**PROBLEM TO WORK ON:** Pick out the lines containing "object".

**RECORDS FOR THIS TASK:**
==============================

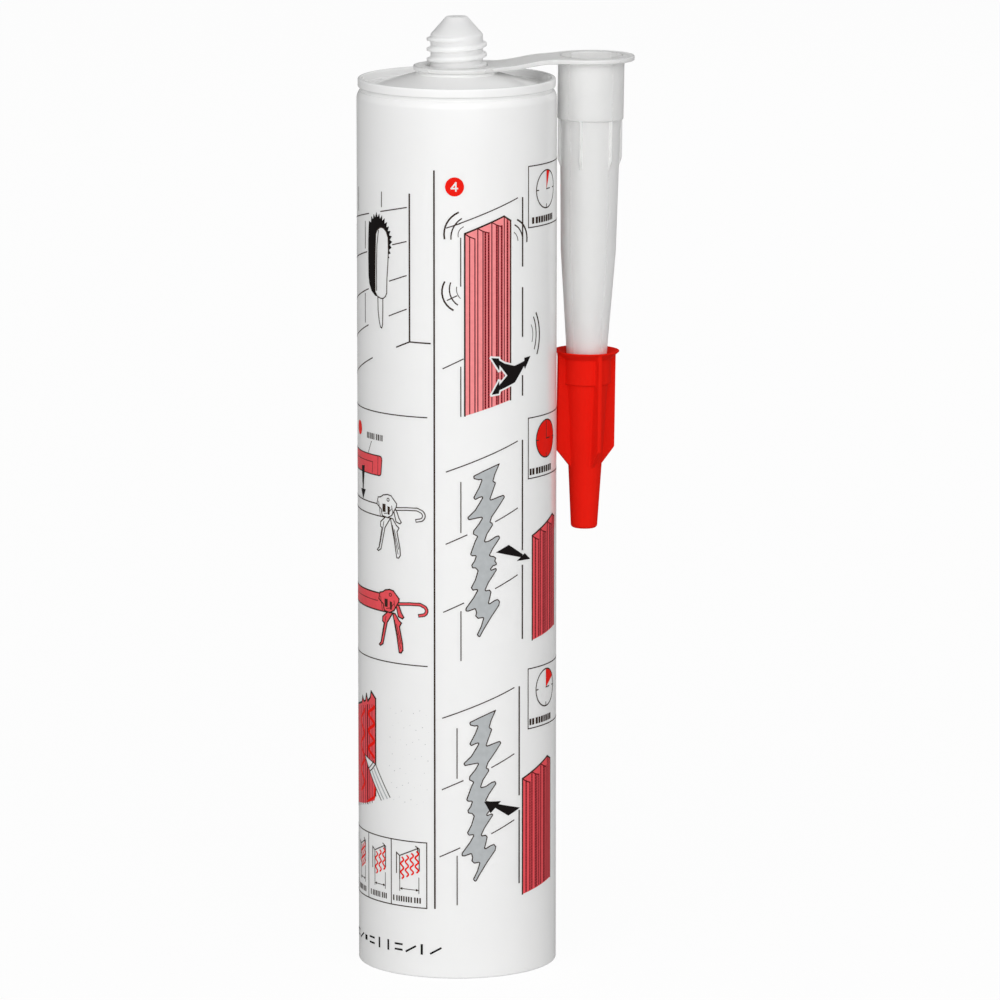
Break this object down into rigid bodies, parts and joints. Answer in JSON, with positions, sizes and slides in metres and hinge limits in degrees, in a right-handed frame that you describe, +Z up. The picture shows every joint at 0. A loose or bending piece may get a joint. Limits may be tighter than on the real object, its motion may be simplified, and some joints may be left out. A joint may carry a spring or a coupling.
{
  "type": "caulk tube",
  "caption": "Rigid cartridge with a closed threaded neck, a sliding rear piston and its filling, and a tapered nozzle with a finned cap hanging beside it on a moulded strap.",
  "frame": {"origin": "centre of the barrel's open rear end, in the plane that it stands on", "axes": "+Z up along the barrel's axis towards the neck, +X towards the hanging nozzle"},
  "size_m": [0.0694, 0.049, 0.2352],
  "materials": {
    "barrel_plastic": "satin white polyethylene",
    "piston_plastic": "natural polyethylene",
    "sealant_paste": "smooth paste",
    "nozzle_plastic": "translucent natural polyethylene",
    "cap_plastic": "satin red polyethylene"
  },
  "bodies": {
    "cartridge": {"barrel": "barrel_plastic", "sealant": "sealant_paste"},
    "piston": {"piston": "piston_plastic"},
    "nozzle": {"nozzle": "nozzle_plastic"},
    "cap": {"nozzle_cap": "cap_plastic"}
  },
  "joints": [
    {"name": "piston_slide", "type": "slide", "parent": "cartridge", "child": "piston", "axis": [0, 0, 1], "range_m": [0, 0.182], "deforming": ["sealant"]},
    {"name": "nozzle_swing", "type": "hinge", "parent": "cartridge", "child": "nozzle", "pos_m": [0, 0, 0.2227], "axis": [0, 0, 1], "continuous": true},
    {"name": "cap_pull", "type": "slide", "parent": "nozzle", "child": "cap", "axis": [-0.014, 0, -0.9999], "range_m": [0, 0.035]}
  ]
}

==============================

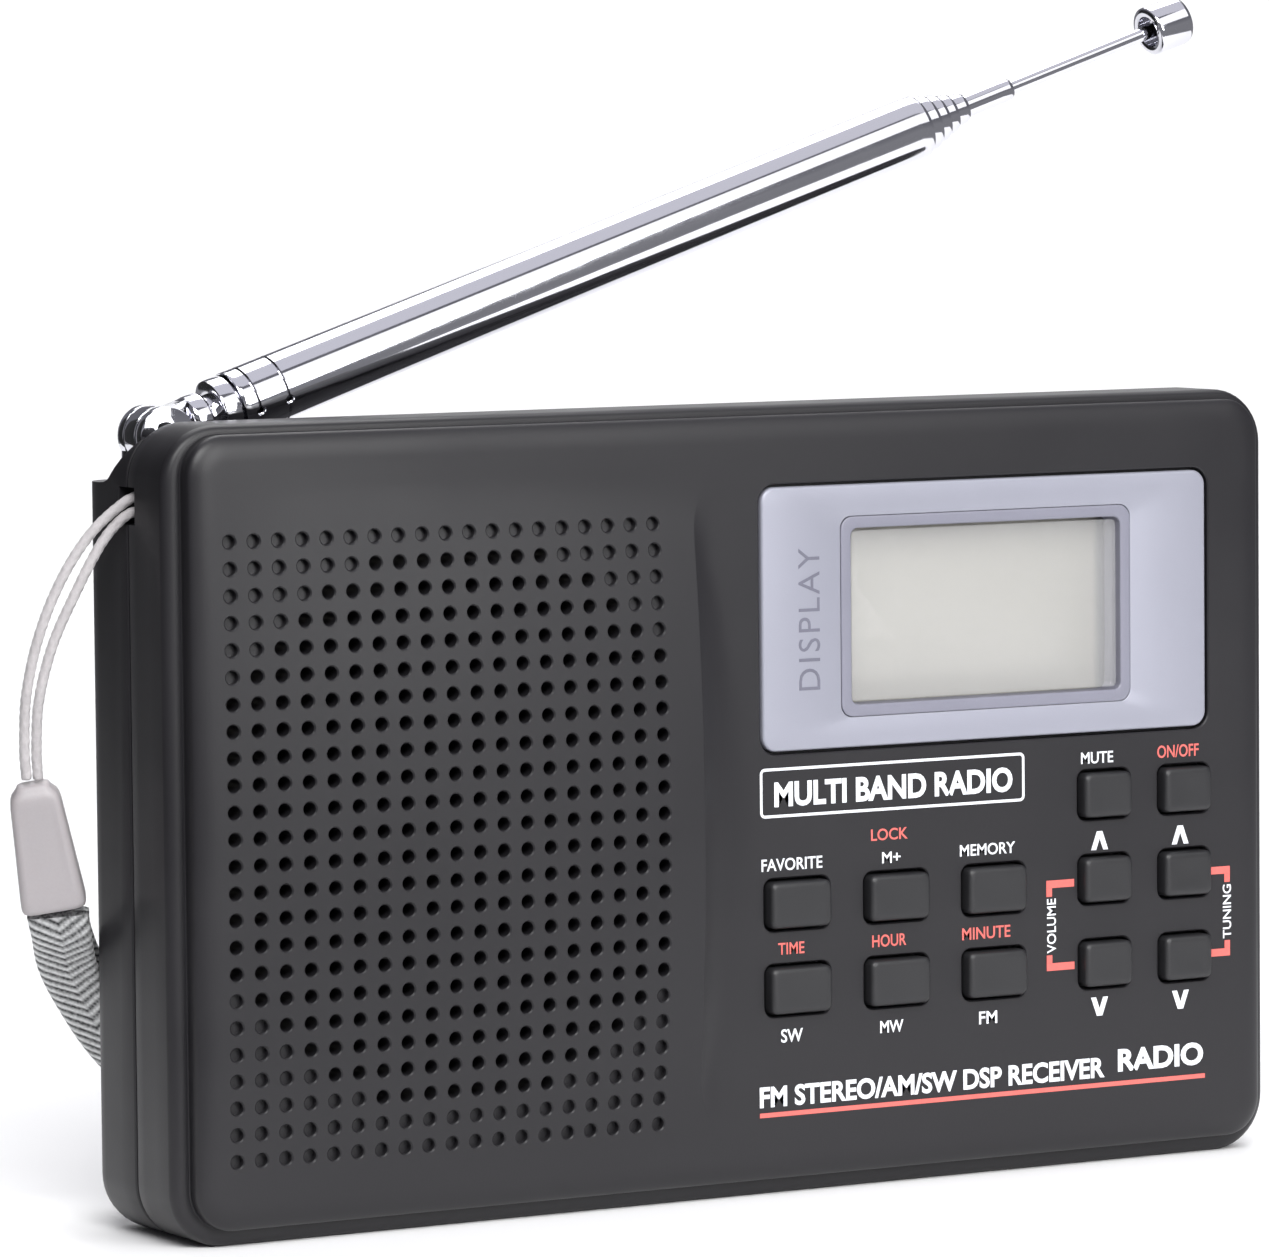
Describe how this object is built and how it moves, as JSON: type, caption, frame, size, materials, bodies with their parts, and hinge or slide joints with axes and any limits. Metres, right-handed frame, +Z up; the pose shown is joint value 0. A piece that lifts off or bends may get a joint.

==============================

**RESULT OF THE EXERCISE:**
Break this object down into rigid bodies, parts and joints. Answer in JSON, with positions, sizes and slides in metres and hinge limits in degrees, in a right-handed frame that you describe, +Z up. The picture shows every joint at 0. A loose or bending piece may get a joint. Limits may be tighter than on the real object, its motion may be simplified, and some joints may be left out. A joint may carry a spring or a coupling.
Describe how this object is built and how it moves, as JSON: type, caption, frame, size, materials, bodies with their parts, and hinge or slide joints with axes and any limits. Metres, right-handed frame, +Z up; the pose shown is joint value 0. A piece that lifts off or bends may get a joint.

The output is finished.